## Exercise aim
Return the listing below word for word.

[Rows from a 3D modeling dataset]
Begin

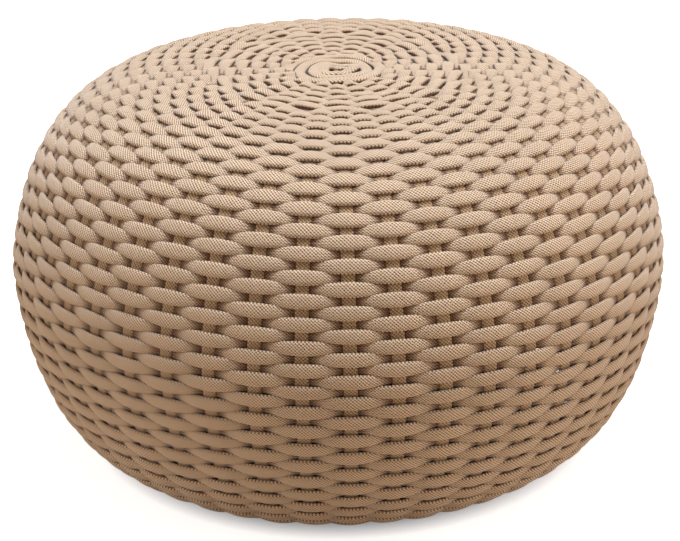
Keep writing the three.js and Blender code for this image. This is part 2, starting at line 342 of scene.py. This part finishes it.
# Woven cord: flat outdoor braid, over one rib and under the next
cord = {
    "width": 12.1 * mm,          # flat, where it lies over a rib
    "waist": 10.8 * mm,          # where it has dived under the next one
    "hubWaist": 9.4 * mm,        # the same near the hub
    "pinch": 1.6 * mm,           # how much narrower it is halfway down than between the two
    "thickness": 4 * mm,
    "waistThickness": 7.8 * mm,
    "swing": 3.7 * mm,           # of the cord's middle off the ribs' line
    "hubSwing": 3.1 * mm,        # pressed flat where the crown's ribs crowd together
    "shallowness": 0.25,         # how much flatter and longer it arches over a rib than under
    "fullness": 0.6,             # how much squarer than an ellipse its section is
    "edgeWrap": 0.1,             # how much further its pattern goes at the edges
    "edgeShade": 0.9,            # how much lower the section's underside counts for its painted shade
    "hubEdgeShade": 2.4,         # the same near the hub, where its sides lie closer together
    "hubDive": 0.3,              # how much of its dive counts for its painted shade there
    "flatEnd": 60 * mm,          # along the ribs: where the weave begins to open, and has opened
    "openFrom": 260 * mm,
    "turns": 30.5,               # of each of the two cords, hub to base
    "innerTurns": 4,             # of them over the long ribs alone
    "crownCloser": 0.069,        # share by which courses are closer at the crown
    "endsCloser": 0.065,         # and at both ends
    "hubRadius": 54.4 * mm,      # where the first course lies
    "tuckedSteps": 46,           # ribs that each cord passes before, under the spiral's rim
    "samples": 8,                # points for each rib that is crossed
    "sides": 12,
    "wander": 1 * mm,            # uneven hand tension: sideways, in lift and in width
    "liftWander": 0.7 * mm,
    "widthWander": 0.09,
    "crownUnevenness": 3.8,      # times as much on the crown
    "wanderRate": 0.45,          # of the noise, from one rib to the next
    "seed": 7.0,
    "seedApart": 500.0,          # from one cord to the other
}
cordSizes = {
    "Width": cord["width"], "Waist": cord["waist"], "Hub waist": cord["hubWaist"],
    "Pinch": cord["pinch"], "Thickness": cord["thickness"],
    "Waist thickness": cord["waistThickness"], "Swing": cord["swing"],
    "Hub swing": cord["hubSwing"], "Flat end": cord["flatEnd"], "Open from": cord["openFrom"],
    "Wander": cord["wander"], "Lift wander": cord["liftWander"],
}


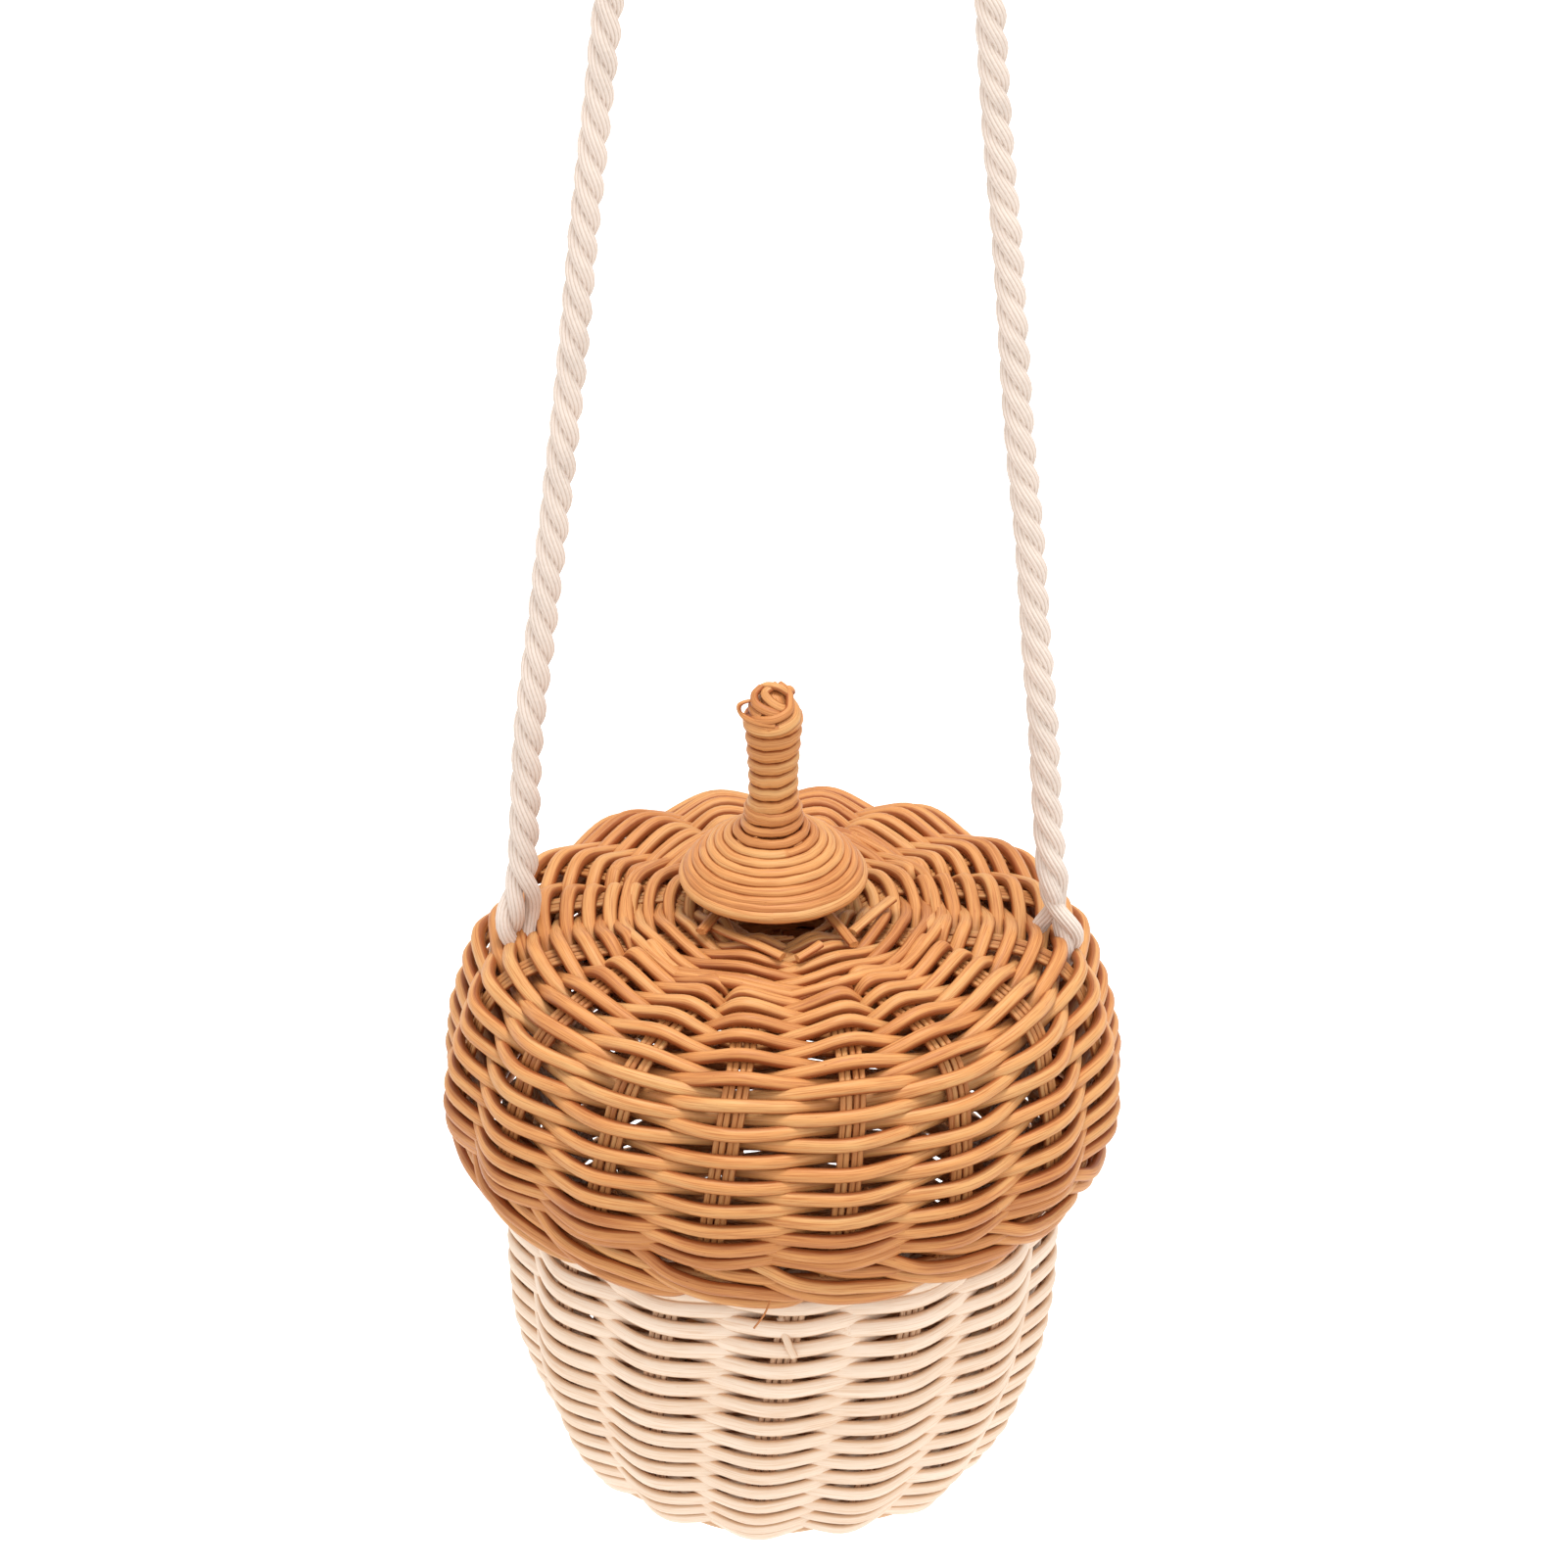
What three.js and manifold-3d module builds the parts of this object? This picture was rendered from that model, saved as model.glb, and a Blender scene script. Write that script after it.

End

## Result for this exercise
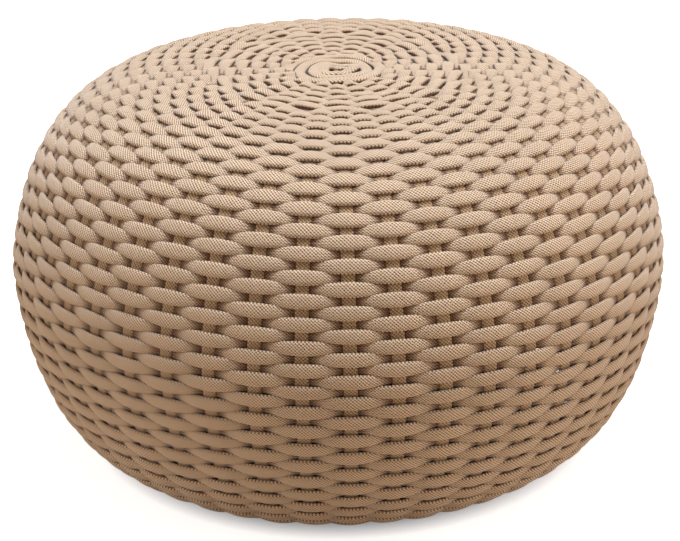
Keep writing the three.js and Blender code for this image. This is part 2, starting at line 342 of scene.py. This part finishes it.
# Woven cord: flat outdoor braid, over one rib and under the next
cord = {
    "width": 12.1 * mm,          # flat, where it lies over a rib
    "waist": 10.8 * mm,          # where it has dived under the next one
    "hubWaist": 9.4 * mm,        # the same near the hub
    "pinch": 1.6 * mm,           # how much narrower it is halfway down than between the two
    "thickness": 4 * mm,
    "waistThickness": 7.8 * mm,
    "swing": 3.7 * mm,           # of the cord's middle off the ribs' line
    "hubSwing": 3.1 * mm,        # pressed flat where the crown's ribs crowd together
    "shallowness": 0.25,         # how much flatter and longer it arches over a rib than under
    "fullness": 0.6,             # how much squarer than an ellipse its section is
    "edgeWrap": 0.1,             # how much further its pattern goes at the edges
    "edgeShade": 0.9,            # how much lower the section's underside counts for its painted shade
    "hubEdgeShade": 2.4,         # the same near the hub, where its sides lie closer together
    "hubDive": 0.3,              # how much of its dive counts for its painted shade there
    "flatEnd": 60 * mm,          # along the ribs: where the weave begins to open, and has opened
    "openFrom": 260 * mm,
    "turns": 30.5,               # of each of the two cords, hub to base
    "innerTurns": 4,             # of them over the long ribs alone
    "crownCloser": 0.069,        # share by which courses are closer at the crown
    "endsCloser": 0.065,         # and at both ends
    "hubRadius": 54.4 * mm,      # where the first course lies
    "tuckedSteps": 46,           # ribs that each cord passes before, under the spiral's rim
    "samples": 8,                # points for each rib that is crossed
    "sides": 12,
    "wander": 1 * mm,            # uneven hand tension: sideways, in lift and in width
    "liftWander": 0.7 * mm,
    "widthWander": 0.09,
    "crownUnevenness": 3.8,      # times as much on the crown
    "wanderRate": 0.45,          # of the noise, from one rib to the next
    "seed": 7.0,
    "seedApart": 500.0,          # from one cord to the other
}
cordSizes = {
    "Width": cord["width"], "Waist": cord["waist"], "Hub waist": cord["hubWaist"],
    "Pinch": cord["pinch"], "Thickness": cord["thickness"],
    "Waist thickness": cord["waistThickness"], "Swing": cord["swing"],
    "Hub swing": cord["hubSwing"], "Flat end": cord["flatEnd"], "Open from": cord["openFrom"],
    "Wander": cord["wander"], "Lift wander": cord["liftWander"],
}


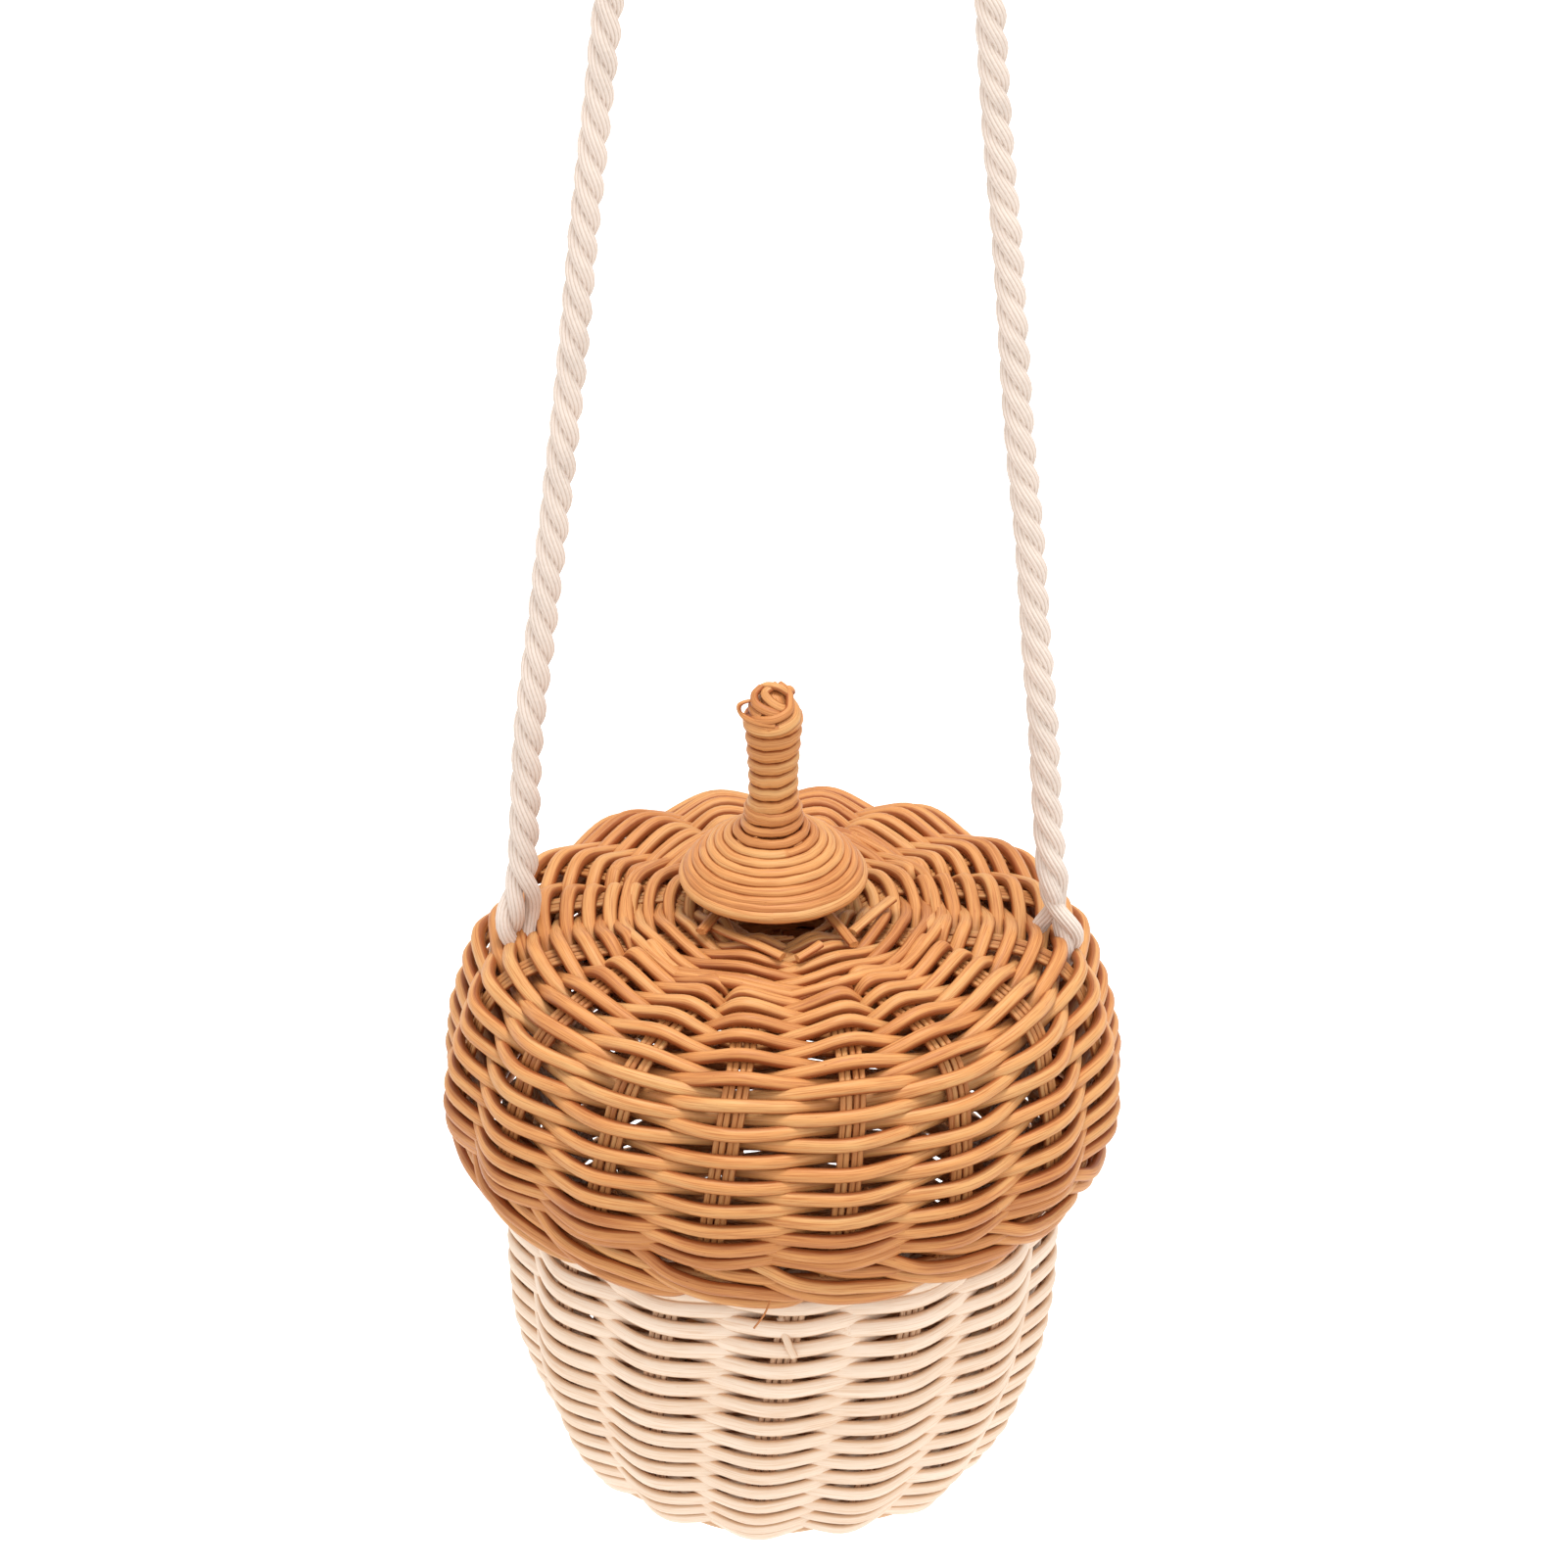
What three.js and manifold-3d module builds the parts of this object? This picture was rendered from that model, saved as model.glb, and a Blender scene script. Write that script after it.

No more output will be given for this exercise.